** begin Input records **

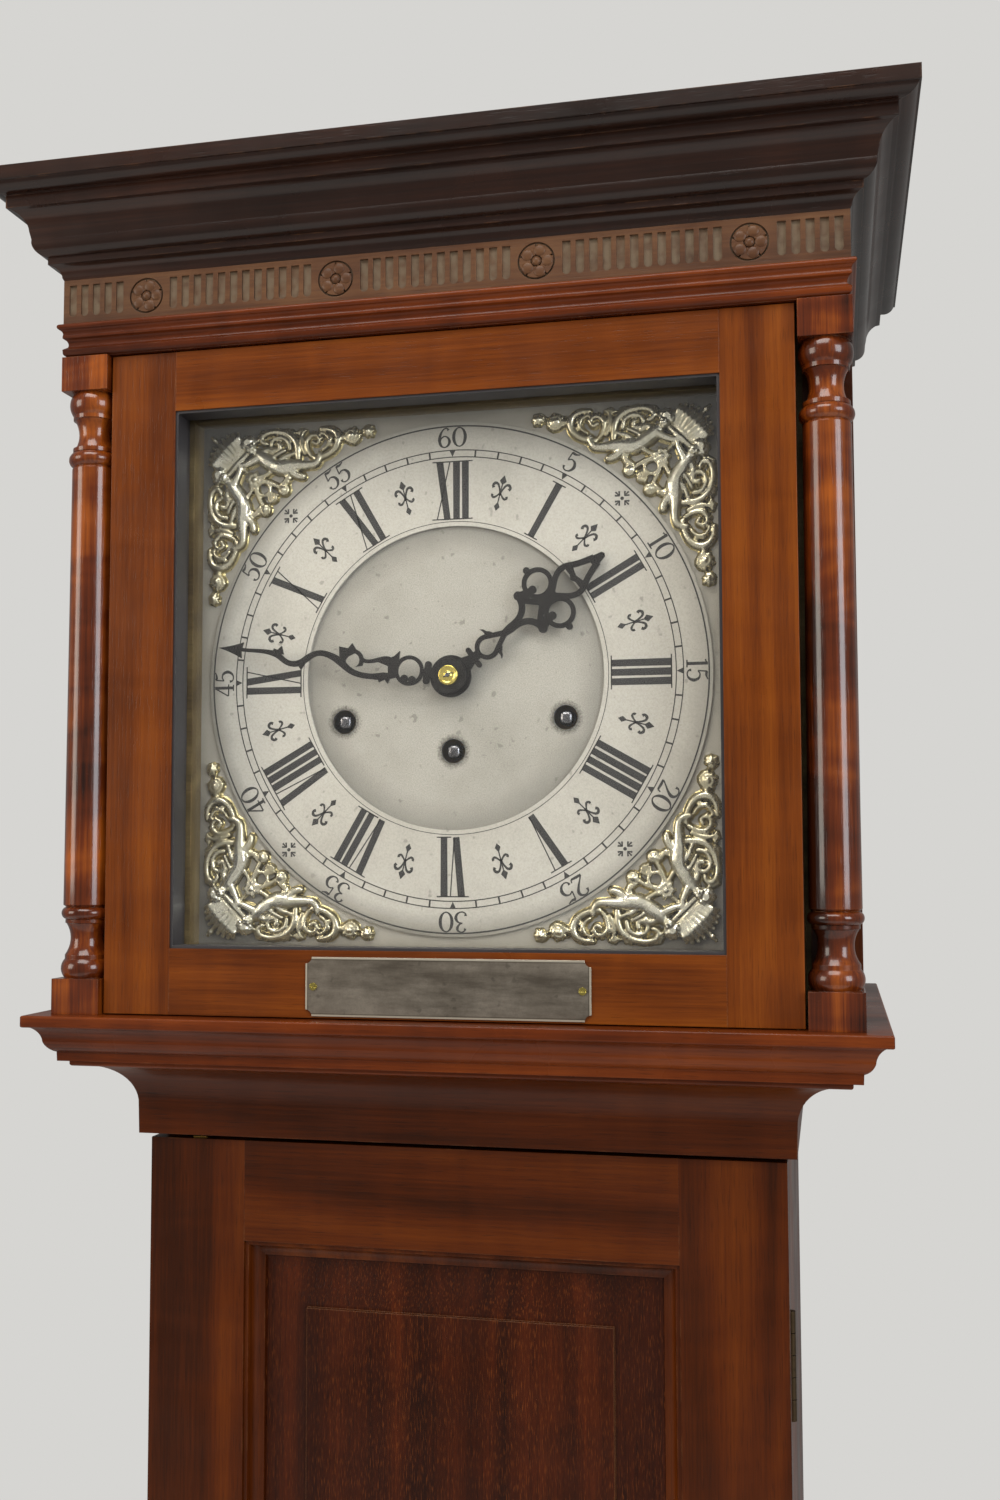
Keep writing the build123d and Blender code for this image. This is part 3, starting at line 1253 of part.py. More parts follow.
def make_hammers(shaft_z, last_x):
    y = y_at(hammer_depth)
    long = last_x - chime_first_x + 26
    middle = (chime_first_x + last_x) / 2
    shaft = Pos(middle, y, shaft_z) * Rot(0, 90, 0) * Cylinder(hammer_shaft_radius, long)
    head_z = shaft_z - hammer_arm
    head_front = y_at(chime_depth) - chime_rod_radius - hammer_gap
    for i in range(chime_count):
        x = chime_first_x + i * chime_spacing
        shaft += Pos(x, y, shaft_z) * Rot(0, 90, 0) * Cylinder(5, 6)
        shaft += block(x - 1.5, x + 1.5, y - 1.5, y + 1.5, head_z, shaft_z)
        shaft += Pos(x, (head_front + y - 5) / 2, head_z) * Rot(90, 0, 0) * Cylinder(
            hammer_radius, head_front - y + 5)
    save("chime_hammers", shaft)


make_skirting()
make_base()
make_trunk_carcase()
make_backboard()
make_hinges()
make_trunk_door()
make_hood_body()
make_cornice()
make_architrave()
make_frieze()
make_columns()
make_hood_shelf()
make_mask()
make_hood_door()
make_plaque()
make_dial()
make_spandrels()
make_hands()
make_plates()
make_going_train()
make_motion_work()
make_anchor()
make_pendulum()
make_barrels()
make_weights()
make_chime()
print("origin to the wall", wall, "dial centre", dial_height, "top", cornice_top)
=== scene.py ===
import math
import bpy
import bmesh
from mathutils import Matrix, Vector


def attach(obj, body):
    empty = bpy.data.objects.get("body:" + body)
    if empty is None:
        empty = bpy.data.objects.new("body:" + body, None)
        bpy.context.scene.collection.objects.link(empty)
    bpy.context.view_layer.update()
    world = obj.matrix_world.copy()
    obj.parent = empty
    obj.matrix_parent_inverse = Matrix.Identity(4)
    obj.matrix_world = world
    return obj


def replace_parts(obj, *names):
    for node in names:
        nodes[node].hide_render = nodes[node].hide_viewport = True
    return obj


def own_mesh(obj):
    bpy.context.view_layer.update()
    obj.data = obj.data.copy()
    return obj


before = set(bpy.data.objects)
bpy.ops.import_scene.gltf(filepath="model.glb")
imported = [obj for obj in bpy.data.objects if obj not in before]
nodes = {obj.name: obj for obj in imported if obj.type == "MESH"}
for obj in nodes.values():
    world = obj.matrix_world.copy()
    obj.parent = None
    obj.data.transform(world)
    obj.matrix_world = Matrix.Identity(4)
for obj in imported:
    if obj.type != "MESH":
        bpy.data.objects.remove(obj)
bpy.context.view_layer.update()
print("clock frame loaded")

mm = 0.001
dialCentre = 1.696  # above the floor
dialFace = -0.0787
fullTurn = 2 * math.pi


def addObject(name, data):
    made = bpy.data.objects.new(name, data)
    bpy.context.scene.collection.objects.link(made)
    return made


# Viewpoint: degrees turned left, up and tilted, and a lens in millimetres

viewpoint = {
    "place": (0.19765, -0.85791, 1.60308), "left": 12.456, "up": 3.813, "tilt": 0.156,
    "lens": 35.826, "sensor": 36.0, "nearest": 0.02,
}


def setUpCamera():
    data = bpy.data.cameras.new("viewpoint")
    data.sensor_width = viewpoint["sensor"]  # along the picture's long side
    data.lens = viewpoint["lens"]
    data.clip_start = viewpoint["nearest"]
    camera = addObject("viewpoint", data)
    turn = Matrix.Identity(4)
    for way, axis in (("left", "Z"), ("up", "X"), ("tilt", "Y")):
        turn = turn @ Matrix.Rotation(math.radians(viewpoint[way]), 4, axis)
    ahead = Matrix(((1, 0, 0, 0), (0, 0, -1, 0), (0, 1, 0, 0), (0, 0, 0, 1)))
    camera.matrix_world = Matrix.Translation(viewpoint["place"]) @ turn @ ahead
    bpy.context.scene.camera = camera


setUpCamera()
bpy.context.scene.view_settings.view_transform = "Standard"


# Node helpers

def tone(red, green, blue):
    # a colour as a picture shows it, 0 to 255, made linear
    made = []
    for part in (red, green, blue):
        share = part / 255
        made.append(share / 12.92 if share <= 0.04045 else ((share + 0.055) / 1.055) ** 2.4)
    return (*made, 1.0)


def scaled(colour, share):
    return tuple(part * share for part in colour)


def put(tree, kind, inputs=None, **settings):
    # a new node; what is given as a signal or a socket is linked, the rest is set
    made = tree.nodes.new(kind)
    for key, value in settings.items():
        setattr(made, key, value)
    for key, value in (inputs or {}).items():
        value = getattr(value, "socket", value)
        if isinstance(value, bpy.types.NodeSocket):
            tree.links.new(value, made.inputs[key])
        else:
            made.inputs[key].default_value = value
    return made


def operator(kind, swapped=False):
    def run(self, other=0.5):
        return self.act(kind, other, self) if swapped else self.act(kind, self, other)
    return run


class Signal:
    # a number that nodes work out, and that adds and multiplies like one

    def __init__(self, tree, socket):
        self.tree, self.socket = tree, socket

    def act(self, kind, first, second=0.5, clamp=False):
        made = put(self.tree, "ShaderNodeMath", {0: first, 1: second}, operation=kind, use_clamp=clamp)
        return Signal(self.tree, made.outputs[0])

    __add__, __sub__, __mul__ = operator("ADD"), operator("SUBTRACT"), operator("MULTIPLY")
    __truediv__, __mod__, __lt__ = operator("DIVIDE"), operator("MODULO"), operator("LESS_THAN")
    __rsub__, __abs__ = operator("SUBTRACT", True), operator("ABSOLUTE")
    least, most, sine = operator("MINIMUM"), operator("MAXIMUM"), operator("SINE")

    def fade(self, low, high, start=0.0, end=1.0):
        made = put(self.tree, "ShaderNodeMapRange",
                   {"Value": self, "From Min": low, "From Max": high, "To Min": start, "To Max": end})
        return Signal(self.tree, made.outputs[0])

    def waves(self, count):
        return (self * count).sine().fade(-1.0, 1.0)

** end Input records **
** begin Input records **

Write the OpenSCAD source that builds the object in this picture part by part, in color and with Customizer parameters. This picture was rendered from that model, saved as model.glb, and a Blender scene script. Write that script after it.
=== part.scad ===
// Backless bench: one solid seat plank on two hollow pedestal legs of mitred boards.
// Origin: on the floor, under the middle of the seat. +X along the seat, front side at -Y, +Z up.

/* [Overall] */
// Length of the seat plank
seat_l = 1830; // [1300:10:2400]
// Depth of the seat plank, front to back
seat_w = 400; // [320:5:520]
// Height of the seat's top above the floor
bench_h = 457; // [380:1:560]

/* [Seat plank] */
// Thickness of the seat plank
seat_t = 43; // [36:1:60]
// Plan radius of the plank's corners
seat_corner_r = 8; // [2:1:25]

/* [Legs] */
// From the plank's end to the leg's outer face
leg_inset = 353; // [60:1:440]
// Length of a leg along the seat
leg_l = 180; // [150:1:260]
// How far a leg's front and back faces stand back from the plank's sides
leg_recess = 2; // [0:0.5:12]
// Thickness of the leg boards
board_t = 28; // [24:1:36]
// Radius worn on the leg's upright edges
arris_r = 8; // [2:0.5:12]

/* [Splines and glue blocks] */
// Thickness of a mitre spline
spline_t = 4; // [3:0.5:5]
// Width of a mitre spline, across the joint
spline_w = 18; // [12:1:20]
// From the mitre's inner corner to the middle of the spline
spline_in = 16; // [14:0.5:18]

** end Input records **
** begin Input records **

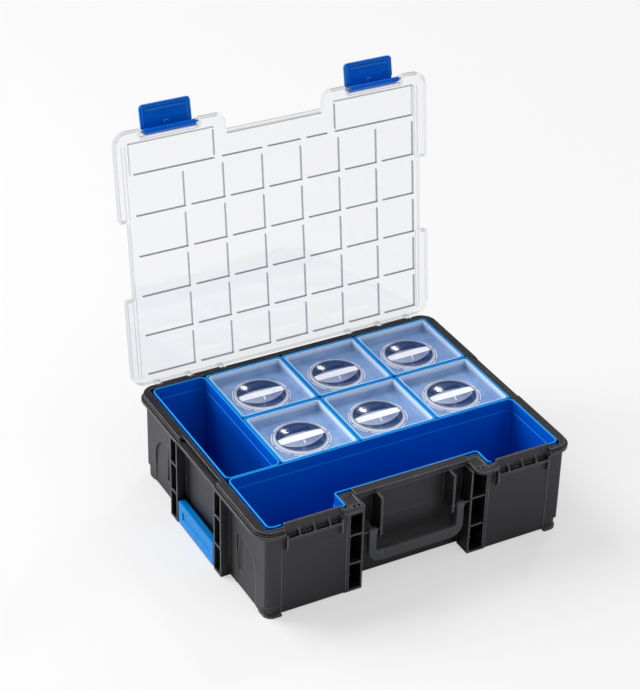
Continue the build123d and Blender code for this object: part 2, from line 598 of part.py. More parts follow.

** end Input records **

> **Written task**
Show all lines above holding "imported".

> **Completed task**
imported = [obj for obj in bpy.data.objects if obj not in before]
nodes = {obj.name: obj for obj in imported if obj.type == "MESH"}
for obj in imported:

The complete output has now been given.